Paul has finished the first part of his letter to the Romans, the doctrinal section. He has described the manifold and varied manifestations of divine compassion and mercy to men, of God's searching love in the midst of disobedience and ungratefulness. On the basis of this manifestation of God's love the apostle now adds the practical part of his epistle. Now, or, therefore, I beseech you. His entire exhortation is based upon the facts contained in the exposition of his thesis, chap. 1:16-17, upon the facts of man's justification, sanctification, salvation. He does not write: I command you, but: I beseech, call upon, ask, admonish, beg you. His is evangelical exhortation, not the demanding of the Law. The matters which he discusses are such as bring the Christian's life into conformity with the holy will of God, but not in the sense that the works, in themselves, merit salvation. He calls the Christians at Rome brethren, as children with him of the same heavenly Father and therefore under willing obligation to Him at all times and in all things. Through the mercies of God the apostle admonishes and beseeches. What he had written till now had been a proclamation, a praise of the many evidences and manifestations of the mercy of God, of His grace in Christ Jesus. This unmerited grace of God, His unsearchable riches of mercy which the readers have experienced in their own hearts and lives, that is the proper motive and incentive for a Christian mode of living. "He does not say: I command you; for he preaches to them that are already Christians and pious through faith in the new man, that are not to be forced with commandments, but to be admonished willingly to do what is to be done with the sinful old man. For whosoever does not do it willingly, on the basis of kind admonition only, is no Christian: and he that forces it with laws out of those that are unwilling is even then no longer a Christian preacher or ruler, but a worldly jailer. Who, therefore, does not permit himself to be incited and coaxed with such sweet and lovely words of the mercy of God, given to us in Christ in such an immeasurable quantity, that he also do thus with desire and love, to the honor of God and for the good of his neighbor, is nothing, and everything is lost in his case... It is not the mercy of men, but God's mercy that is given us, and which St. Paul wants to have us regard, to incite and to move us."

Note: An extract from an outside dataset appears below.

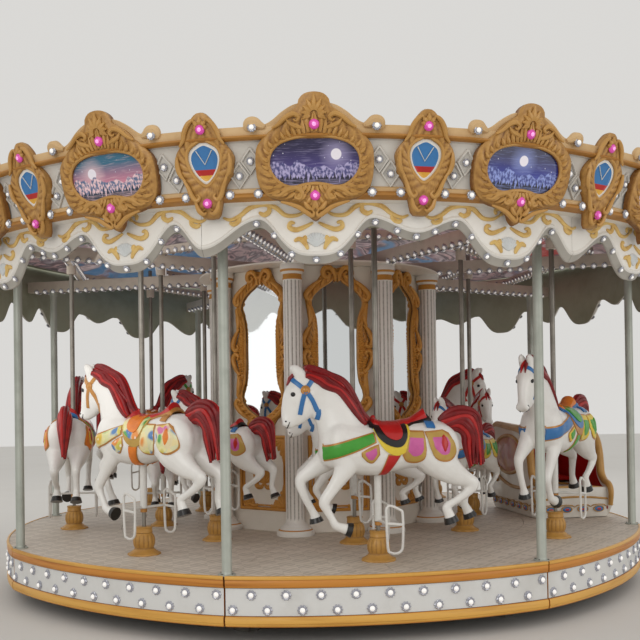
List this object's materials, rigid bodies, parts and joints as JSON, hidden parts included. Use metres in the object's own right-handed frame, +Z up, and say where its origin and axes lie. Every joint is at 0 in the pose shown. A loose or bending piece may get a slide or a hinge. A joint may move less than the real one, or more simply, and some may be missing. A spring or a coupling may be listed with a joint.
{
  "type": "fairground carousel",
  "caption": "Small fairground carousel: a turning platform with a round scalloped canopy, a mirrored centre tower, galloping horses on poles and a chariot.",
  "frame": {"origin": "on the ground below the middle of the carousel", "axes": "+Z up, -Y through the middle of the front panel, +X through the panel with the chariot"},
  "size_m": [6.469, 6.469, 3.56],
  "materials": {
    "frame_steel": "grey painted steel",
    "tread_plate": "worn aluminium tread plate",
    "beam_paint": "satin grey paint",
    "cream_paint": "satin cream paint",
    "roof_canvas": "coated canvas",
    "chariot_shell": "glossy painted laminate",
    "rim_paint": "gold and white paint",
    "post_steel": "brushed",
    "crown_shell": "satin painted laminate",
    "horse_shell": "glossy painted laminate"
  },
  "bodies": {
    "base": {"base_frame": "frame_steel", "pedestal": "frame_steel"},
    "platform": {"deck_frame": "frame_steel", "deck": "tread_plate", "outer_ring_beam": "beam_paint", "inner_ring_beam": "beam_paint", "mast": "frame_steel", "tower_walls": "cream_paint", "tower_columns": "cream_paint", "roof_cover": "roof_canvas", "chariot": "chariot_shell", "rim_1": "rim_paint", "rim_2": "rim_paint", "rim_3": "rim_paint", "rim_4": "rim_paint", "rim_5": "rim_paint", "rim_6": "rim_paint", "rim_7": "rim_paint", "rim_8": "rim_paint", "post_1": "post_steel", "post_2": "post_steel", "post_3": "post_steel", "post_4": "post_steel", "post_5": "post_steel", "post_6": "post_steel", "post_7": "post_steel", "post_8": "post_steel", "radial_beam_1": "beam_paint", "radial_beam_2": "beam_paint", "radial_beam_3": "beam_paint", "radial_beam_4": "beam_paint", "radial_beam_5": "beam_paint", "radial_beam_6": "beam_paint", "radial_beam_7": "beam_paint", "radial_beam_8": "beam_paint", "crown_1": "crown_shell", "crown_2": "crown_shell", "crown_3": "crown_shell", "crown_4": "crown_shell", "crown_5": "crown_shell", "crown_6": "crown_shell", "crown_7": "crown_shell", "crown_8": "crown_shell"},
    "outer_horse_1": {"outer_horse_1": "horse_shell"},
    "outer_horse_2": {"outer_horse_2": "horse_shell"},
    "outer_horse_3": {"outer_horse_3": "horse_shell"},
    "outer_horse_4": {"outer_horse_4": "horse_shell"},
    "outer_horse_5": {"outer_horse_5": "horse_shell"},
    "outer_horse_6": {"outer_horse_6": "horse_shell"},
    "outer_horse_7": {"outer_horse_7": "horse_shell"},
    "inner_horse_1": {"inner_horse_1": "horse_shell"},
    "inner_horse_2": {"inner_horse_2": "horse_shell"},
    "inner_horse_3": {"inner_horse_3": "horse_shell"},
    "inner_horse_4": {"inner_horse_4": "horse_shell"},
    "inner_horse_5": {"inner_horse_5": "horse_shell"},
    "inner_horse_6": {"inner_horse_6": "horse_shell"},
    "inner_horse_7": {"inner_horse_7": "horse_shell"},
    "inner_horse_8": {"inner_horse_8": "horse_shell"}
  },
  "joints": [
    {"name": "platform_turn", "type": "hinge", "parent": "base", "child": "platform", "pos_m": [0, 0, 0.3], "axis": [0, 0, -1], "continuous": true},
    {"name": "outer_horse_1_rise", "type": "slide", "parent": "platform", "child": "outer_horse_1", "axis": [0, 0, 1], "range_m": [0, 0.2]},
    {"name": "outer_horse_2_rise", "type": "slide", "parent": "platform", "child": "outer_horse_2", "axis": [0, 0, 1], "range_m": [-0.078, 0.122]},
    {"name": "outer_horse_3_rise", "type": "slide", "parent": "platform", "child": "outer_horse_3", "axis": [0, 0, 1], "range_m": [-0.12, 0.08]},
    {"name": "outer_horse_4_rise", "type": "slide", "parent": "platform", "child": "outer_horse_4", "axis": [0, 0, 1], "range_m": [-0.16, 0.04]},
    {"name": "outer_horse_5_rise", "type": "slide", "parent": "platform", "child": "outer_horse_5", "axis": [0, 0, 1], "range_m": [-0.1, 0.1]},
    {"name": "outer_horse_6_rise", "type": "slide", "parent": "platform", "child": "outer_horse_6", "axis": [0, 0, 1], "range_m": [-0.04, 0.16]},
    {"name": "outer_horse_7_rise", "type": "slide", "parent": "platform", "child": "outer_horse_7", "axis": [0, 0, 1], "range_m": [-0.065, 0.135]},
    {"name": "inner_horse_1_rise", "type": "slide", "parent": "platform", "child": "inner_horse_1", "axis": [0, 0, 1], "range_m": [-0.097, 0.103]},
    {"name": "inner_horse_2_rise", "type": "slide", "parent": "platform", "child": "inner_horse_2", "axis": [0, 0, 1], "range_m": [-0.06, 0.14]},
    {"name": "inner_horse_3_rise", "type": "slide", "parent": "platform", "child": "inner_horse_3", "axis": [0, 0, 1], "range_m": [-0.14, 0.06]},
    {"name": "inner_horse_4_rise", "type": "slide", "parent": "platform", "child": "inner_horse_4", "axis": [0, 0, 1], "range_m": [-0.03, 0.17]},
    {"name": "inner_horse_5_rise", "type": "slide", "parent": "platform", "child": "inner_horse_5", "axis": [0, 0, 1], "range_m": [-0.18, 0.02]},
    {"name": "inner_horse_6_rise", "type": "slide", "parent": "platform", "child": "inner_horse_6", "axis": [0, 0, 1], "range_m": [-0.11, 0.09]},
    {"name": "inner_horse_7_rise", "type": "slide", "parent": "platform", "child": "inner_horse_7", "axis": [0, 0, 1], "range_m": [-0.02, 0.18]},
    {"name": "inner_horse_8_rise", "type": "slide", "parent": "platform", "child": "inner_horse_8", "axis": [0, 0, 1], "range_m": [-0.15, 0.05]}
  ]
}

The apostle admonishes the Christians, first of all, to set forth, to present their bodies as a living sacrifice. See Rom_6:12; Rom_13:14. Their bodies, their physical organism with all its members, are to be devoted to the service of God. The Christians offer their bodies as a sacrifice to God if they do not look upon them as their own property to use or abuse as they see fit, but always consider them as the instruments of God's holy will. In this way the bodies of the Christians are living sacrifices, their whole life is spent in the service of the Lord, and all the acts of all their members are to be good works. And therefore these sacrifices are also holy, separated unto God, devoted to God, having the hallowing of His name as their object, and acceptable, well-pleasing to God, who takes a great delight in them. And incidentally the entire offering of this sacrifice, throughout the life of a Christian, is a reasonable service, a cult, or worship, of God, seeking His honor only, made with the spirit or mind, as controlled by the Spirit of God. Thus the service which a Christian offers to God in yielding all his members to do the holy will of God is not a dead and formal ritualism, but is a cult, a worship of the spirit, the mind being ceaselessly active in planning and thinking how the body with all its members may live for the honor of God.

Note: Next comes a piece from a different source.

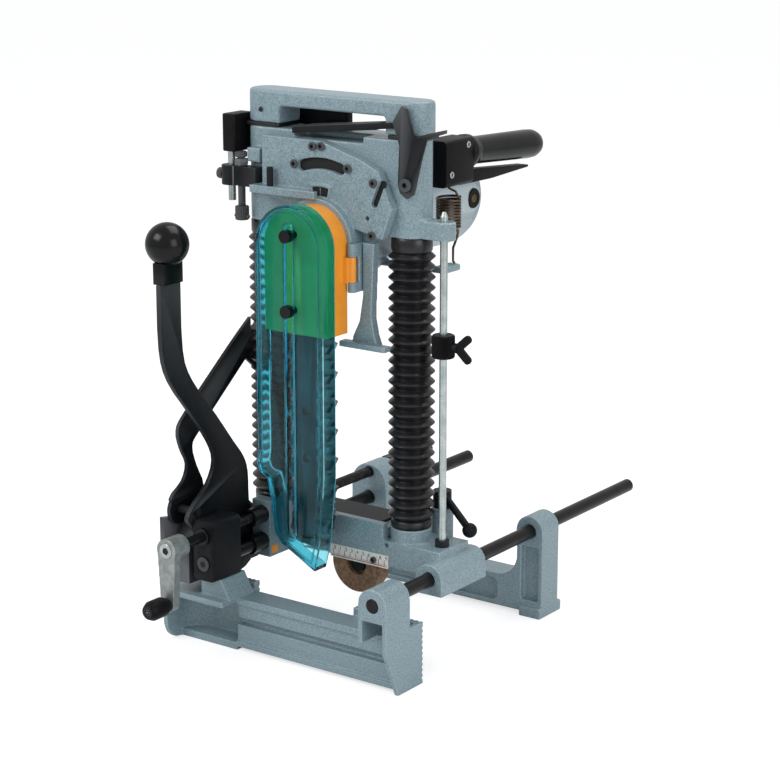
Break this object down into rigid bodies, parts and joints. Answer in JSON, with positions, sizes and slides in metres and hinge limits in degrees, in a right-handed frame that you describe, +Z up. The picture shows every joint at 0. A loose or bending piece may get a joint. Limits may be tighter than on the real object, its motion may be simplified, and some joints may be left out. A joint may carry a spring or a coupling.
{
  "type": "chain mortiser",
  "caption": "Chain mortiser: a plunging chain head on two sprung columns, on a carriage that slides between two screw-driven clamping jaws with guide bars.",
  "frame": {"origin": "on the ground under the middle of the machine, with the chain fully raised", "axes": "+X to the right along the jaws, +Y from the front jaw to the rear jaw, +Z up"},
  "size_m": [0.3057, 0.5995, 0.586],
  "materials": {
    "casting": "hammered grey-blue enamel",
    "black_paint": "black enamel, half gloss",
    "black_plastic": "black moulded plastic",
    "rubber": "black rubber, matte",
    "steel": "bright ground steel",
    "chain_steel": "oiled tool steel",
    "spring_steel": "dark spring steel",
    "core": "stacked laminations",
    "green_cover": "green, gloss",
    "orange_cover": "orange, half gloss",
    "clear_guard": "clear teal",
    "scale": "white with red and black lines",
    "disc": "pressed wood fibre"
  },
  "bodies": {
    "frame": {"front_jaw": "casting", "guide_bars": "black_paint", "screw_bearing": "black_paint"},
    "screw": {"lead_screw": "steel", "crank_arm": "steel"},
    "knob": {"crank_knob": "black_plastic"},
    "rear jaw": {"rear_jaw": "casting", "screw_nut": "steel"},
    "carriage": {"base_casting": "casting", "bar_sleeves": "black_plastic", "columns": "steel", "bellows": "rubber", "column_springs": "spring_steel", "lever_bracket": "black_paint", "bracket_bolts": "black_paint", "scale_strip": "scale", "scale_screw": "black_paint", "chip_disc": "disc", "disc_bolt": "black_paint", "depth_rod": "steel", "rod_nut": "black_paint", "base_strap": "black_paint"},
    "lock": {"lock_lever": "black_paint"},
    "stop": {"stopper": "black_plastic"},
    "wing": {"wing_screw": "black_paint"},
    "head": {"head_casting": "casting", "gear_cover": "casting", "cover_screws": "black_paint", "carry_handle": "casting", "handle_gasket": "rubber", "motor_housing": "casting", "field_core": "core", "brush_caps": "black_plastic", "switch_housing": "black_plastic", "rear_grip": "black_plastic", "return_spring": "spring_steel", "oil_tank": "black_plastic", "adjuster_rod": "steel", "adjuster_clamp": "black_paint", "adjuster_screws": "black_paint", "chain_bar": "chain_steel", "chain": "chain_steel", "chip_chute": "casting", "hinge_pins": "steel", "trigger_pin": "steel", "latch_bolt": "black_paint"},
    "switch": {"trigger": "black_plastic"},
    "latch": {"latch_plate": "black_paint", "latch_bar": "black_paint"},
    "cover": {"cover_front": "green_cover", "cover_rear": "orange_cover", "cover_knobs": "black_plastic"},
    "guard": {"chain_guard": "clear_guard"},
    "drive": {"sprocket": "steel", "output_shaft": "steel"},
    "rotor": {"armature": "core"},
    "lever": {"lever_arm": "black_paint", "lever_ball": "black_plastic", "lever_pins": "steel"},
    "link": {"link_bar": "black_paint"}
  },
  "joints": [
    {"name": "screw_spin", "type": "hinge", "parent": "frame", "child": "screw", "pos_m": [-0.0905, -0.2, 0.129], "axis": [0, 1, 0], "range_deg": [-9000, 5400]},
    {"name": "knob_spin", "type": "hinge", "parent": "screw", "child": "knob", "pos_m": [-0.0905, -0.28, 0.071], "axis": [0, 1, 0], "continuous": true},
    {"name": "rear_jaw_slide", "type": "slide", "parent": "frame", "child": "rear jaw", "axis": [0, 1, 0], "range_m": [-0.101, 0.061]},
    {"name": "carriage_slide", "type": "slide", "parent": "frame", "child": "carriage", "axis": [0, 1, 0], "range_m": [0, 0.1]},
    {"name": "lock_turn", "type": "hinge", "parent": "carriage", "child": "lock", "pos_m": [0.091, -0.032, 0.15], "axis": [0, 0, 1], "range_deg": [0, 60]},
    {"name": "stop_slide", "type": "slide", "parent": "carriage", "child": "stop", "axis": [0, 0, 1], "range_m": [-0.16, 0.07]},
    {"name": "wing_turn", "type": "hinge", "parent": "stop", "child": "wing", "pos_m": [0.13, -0.072, 0.337], "axis": [1, 0, 0], "continuous": true},
    {"name": "head_slide", "type": "slide", "parent": "carriage", "child": "head", "axis": [0, 0, 1], "range_m": [-0.075, 0], "stiffness_N_per_m": 400, "springref_m": 0.6, "deforming": ["bellows", "column_springs"]},
    {"name": "lever_pivot", "type": "hinge", "parent": "carriage", "child": "lever", "pos_m": [-0.105, -0.1325, 0.09], "axis": [1, 0, 0], "range_deg": [0, 36.2]},
    {"name": "link_pivot", "type": "hinge", "parent": "lever", "child": "link", "pos_m": [-0.132, -0.2006, 0.15], "axis": [1, 0, 0], "range_deg": [-43.9, 0]},
    {"name": "cover_hinge", "type": "hinge", "parent": "head", "child": "cover", "pos_m": [0.032, -0.112, 0.41], "axis": [0, 0, 1], "range_deg": [0, 90]},
    {"name": "guard_slide", "type": "slide", "parent": "cover", "child": "guard", "axis": [0, 0, 1], "range_m": [0, 0.235]},
    {"name": "latch_hinge", "type": "hinge", "parent": "head", "child": "latch", "pos_m": [0.091, -0.097, 0.504], "axis": [0, 1, 0], "range_deg": [0, 3.5]},
    {"name": "trigger_hinge", "type": "hinge", "parent": "head", "child": "switch", "pos_m": [0.083, 0.005, 0.498], "axis": [1, 0, 0], "range_deg": [0, 2], "stiffness_Nm_per_rad": 1.2, "springref_deg": -8.59},
    {"name": "sprocket_spin", "type": "hinge", "parent": "head", "child": "drive", "pos_m": [-0.013, -0.12, 0.437], "axis": [0, 1, 0], "continuous": true},
    {"name": "armature_spin", "type": "hinge", "parent": "head", "child": "rotor", "pos_m": [-0.013, 0.05, 0.46], "axis": [0, 1, 0], "continuous": true}
  ],
  "couplings": [
    {"joint": "rear_jaw_slide", "follows": "screw_spin", "m_per_rad": 0.00063662},
    {"joint": "lever_pivot", "follows": "head_slide", "rad_per_m": -8.3988},
    {"joint": "link_pivot", "follows": "head_slide", "rad_per_m": 10.199},
    {"joint": "guard_slide", "follows": "head_slide", "ratio": -1},
    {"joint": "armature_spin", "follows": "sprocket_spin", "ratio": -2.8333}
  ]
}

The same thought is now offered from another side: And be not conformed to this world, but assume a different form through the renewing of your mind, that ye seek to find out what is the will of God, what is good and well-pleasing and perfect. The Christian's habit, behavior, his entire way of comporting himself, must not agree with the present world, with the behavior of people that live for this world only, Gal_1:4; Eph_2:1; 2Co_4:4. Believers will under no circumstances accommodate themselves to the evil customs, habits, practices that are in use in the world. Because they have been, so far as their inner man, their heart and soul, is concerned, removed from the world, because they are no longer of the world, though still living in the world, therefore they will assume a different character and appearance in the world. This they will do through the renewal of their mind, through the change in their hearts, which begins in conversion and continues through their whole life, since the battle between flesh and spirit must be carried on without intermission. The change in the external character and habit of a man is the result of the inner change. And so the Christian's unceasing concern is to examine carefully, to try to find out always what the will of God is, that is, what is good and well-pleasing and perfect in His eyes. Natural man has only one idea and concern, namely, to do that which pleases his sinful flesh. But a Christian, in spite of the fact that his ability and his performance do not measure up to his willingness, yet is active, indefatigable in making a study of the will of God from the revelation in Scriptures, and then in practicing the knowledge thus gained in all conditions of life, under all, circumstances, toward every person in the world. Such conduct and behavior is the real character of the Christians, helping them to attain the real end and purpose of their being in the world.